Throughout the 1980s, Jewish communities across the Eastern bloc, leaning on diaspora communities whose descendants immigrated, began to rediscover and rebuild lost cultural institutions. Synagogues and Jewish youth centers began to recover.
The Black Easter Massacre and the Reverse Aliyah
The Black Easter, the first serious act of anti-Semitic violence in Eastern Europe since the end of World War II, was a seminal moment in modern Jewish history. It revealed the sentiment of antisemitism that still persisted throughout the Eastern bloc, as well as the growth of Judaism since the Cultural Leap began.
Despite fears that it would mark the death of Jewish Renaissance, it galvanized both the states to discourage antisemitism and finally provide state support to Jewish cultural life, and brought many closet Jews out of their timidity. While 50,000 Jews did flee the Ukrainian SSR after the attack, they chose to flee to other areas of the Soviet Union instead of Palestine or the UASR.
Throughout 1994 and 1997, the Eastern European states invested heavily in state funded Jewish cultural education, and in campaigns against antisemitism.
By 1998, immigration official noted an unusual statistic. For the first time since the 1930s, more Jews have immigrated to the Soviet bloc then emigrated from it. By 2015, over 200,000 Jews have immigrated from to the Eastern bloc, mainly to the USSR, Poland, and East Germany [14], some of them Jews from the bourgeois Entente, some of them Jews from the UASR and Palestine.
The reversal of a decades-long shift has been credited to the social reforms that have created new opportunities for cultural expression and prosperity, new economic opportunities since economic reform was passed, and state sponsored campaigns against antisemitism launched since Black Easter and funding for Jewish culture, and many of those with partial or hidden Jewish ancestry embracing their long buried faith.
Demographics
Soviet Union
1930: 3.1 million
1939*: 3.2 million
1950: 2.3 million
1980: 1.3 million
1990: 1.2 million
2010: 1.4 million
Poland
1930: 3.3 million
1939: 3.1 million
1950: 250,000
1980: 30,000
1990: 29,000
2010: 35,000
East Germany
1930**: 510,000
1939***: 100,000
1950: 20,000
1980: 15,000
1990: 14,000
2010: 40,000
Hungary:
1930: 430,000
1939: 400,000
1950: 150,000
1980: 60,000
1990: 58,000
2010: 65,000
[1] Well before the Holocaust, Poland's Jews were already being victimized by anti-semitism
[2] According
to this post by Jello, Czechoslovak, German, Austrian, and Polish Jews were able to escape in greater numbers. I calculated based off of OTL census records that about 400,000 German Jews, 300,000 Czechoslovak Jews, 100,000 Austrian Jews, 200,000 Polish Jews, and ten of thousands of Romanian and Hungarian Jews would be able to immigrate.

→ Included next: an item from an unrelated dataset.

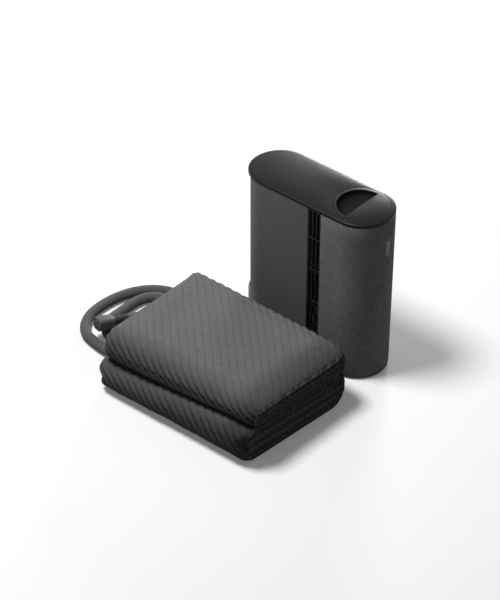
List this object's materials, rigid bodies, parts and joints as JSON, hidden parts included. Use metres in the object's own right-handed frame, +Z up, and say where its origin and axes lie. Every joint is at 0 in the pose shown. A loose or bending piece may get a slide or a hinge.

[3] OTL fascist nations were pushing their Jewish population to emigrate.
[4] The level of antisemitic violence is post-war Poland is the stuff of nightmares.
[5] Ana Pauker OTL was the technical leader of the Romanian communist party, but she victim to Stalin's "anti-cosmopolitan campaign", because of her pro-Zionist policies, her Jewish heritage, and her opposition to Stalin's more lunatic ideas. ITTL, Molotov being in charge and Israel being a Comintern ally means that she can become Romania's leader.
[6] The dude was a Stalinist par excellence. ITTL, I can still imagine him still being a very repressive and controversial figure.
[7] This was more or less Lenin's policy toward Jews: official equality, but no cultural autonomy. Also OTL, the Soviet government did cover up the antisemitic violence committed against Jews, and under Molotov, I don't see this policy changing.
[8] OTL Stalin only supported Israel when he thought they could be a useful ally. Even Red Czechoslovakia sent them weapons in the 1948 war when America didn't. So I imagine Comintern will remain pro-Zionist as Palestine is considered a useful ally.
[9] Unlike Stalin and Nadezhda, Polina and Molotov were very, very happily married. Polina was supportive of a Jewish state in Crimea (which got her sent to a gulag by Stalin) and good friends with Golda Meir, so I can imagine her being a staunch Zionist (and can convince her husband to be supportive as well)
[10] 1,000,000 Soviet Jews, 200,000 Polish Jews, 100,000 Romanian Jews, 70,000 Hungarian Jews, and smaller numbers of Jews from other states
[11] By 1967, that was the lowest Poland's Jewish population got before Wladyslaw Gomulka's "anti-Zionist" campaign (his asshole attempt at distracting Poland's population from its woes). ITTL, that would probably not occur, and thus 30,000 Jews would stay in Poland.
[12] Enver Hoxha remaining a stubborn dinosaur to the end like OTL.
[13] The OTL story of their escape is really interesting.
[14] OTL, many Israelis have moved to Berlin, seeking cheaper rents. It is a reversal that has not gotten any small amount of coverage by the Israeli media.